If not crazy, at least have the ability to work like crazy. When Kurt travels, he composes in his hotel room and takes room service. Currently on his platter, he is scoring a feature film, doing a project for the Olympics and performing in eight concerts in December. He chose to make this a light year. Last year he did 15. While juggling this work load, Kurt admits frankly that this is not the Middle Ages when a rich patron supported artists. They have to support themselves-and if you have impeccable standards-that means you have to work hard and always have an eye on creating the next project by putting together an idea with a financier and a distributor. That is not an easy job for someone whose music as he says, “appeals to the NPR crowd.”
It is only after years of producing music that has scored with listeners that Kurt says he can write the music he wants and be assured he will make a living with it.

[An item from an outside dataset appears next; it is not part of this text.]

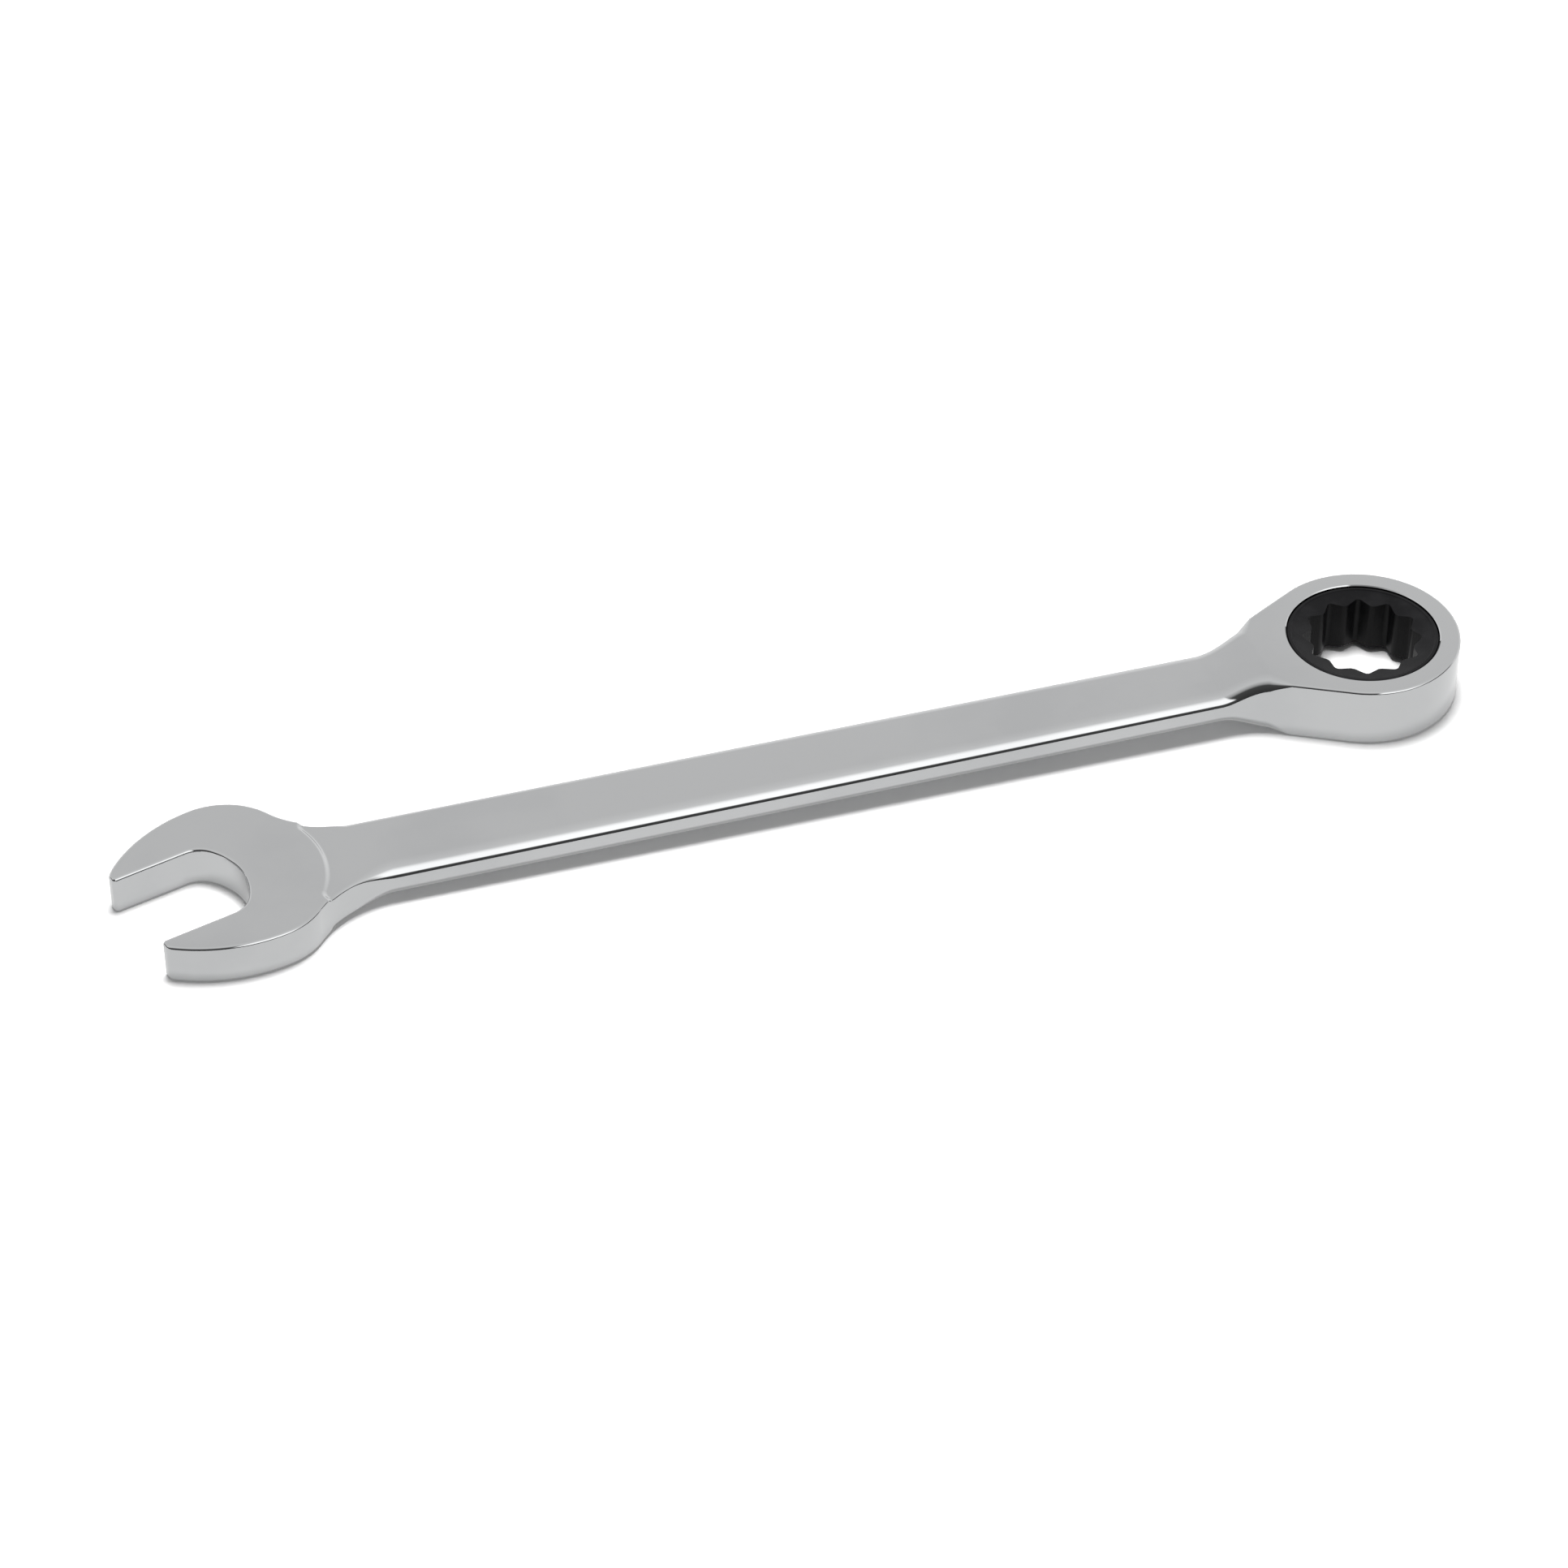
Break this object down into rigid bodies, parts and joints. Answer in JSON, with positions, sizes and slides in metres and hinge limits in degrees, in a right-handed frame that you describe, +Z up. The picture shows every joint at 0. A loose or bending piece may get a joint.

The Importance of Being Humane
The same sensitivity that rushes out of Kurt into music compels him to service as well.
The little boy who ran from fights on the playground grew up to be someone who spends his free time as an activist for humane causes. Two or three times a month he does benefit concerts. He serves on the boards of several charities like Karl Malone’s foundation for kids.
He believes in being an activist in the Mother Theresa sort of way. “I want to reach out to people who are hurting whether they are in or outside of the Church. Too often,” he complains, “we make lasagne for anybody in the ward who is sick, but let a nonmember down the block starve. Before I was an American, I was a child of God. I don’t care if a person is in Cuba of North Viet Nam, I want to reach out to them. There are too many bulldozed trees, hurting children, extinct animals.”
One of Kurt’s favorite charities is arts in education. He says, “One of the ways to get people to start thinking about social causes and think about each other is to temper their spirits with the arts. It is not coincidental that the humanities has human in them. If people are in choirs together, they probably won’t be shooting each other. If they paint in a classroom, they probably won’t paint graffiti. I want to help people see beautiful things. If they can think of things that are praiseworthy and of good report, then they won’t do ugly things like destroy God’s creations.”
Perhaps he understands pain so acutely from the challenges he’s faced as a father. His two beautiful daughters, 12 and 19, were both born with spina bifida. It is rare to have this disability appear twice in a family, but Kurt is philosophical about it. “They are my angels. Their time spent here will be in bodies that don’t totally work. They’ve got everything they need to be happy. I have none of the problems most people have with their children.”
For his good works, Kurt was recently awarded the Rich Gibbons Humanitarian Award at the Pearl Awards.
Conclusion
Can you hear the voice of the children,
Softly pleading for silence in a shattered world?
Kurt wrote that out of the passion of his deepest heart. He tries to live in a way that he can hear those voices, too.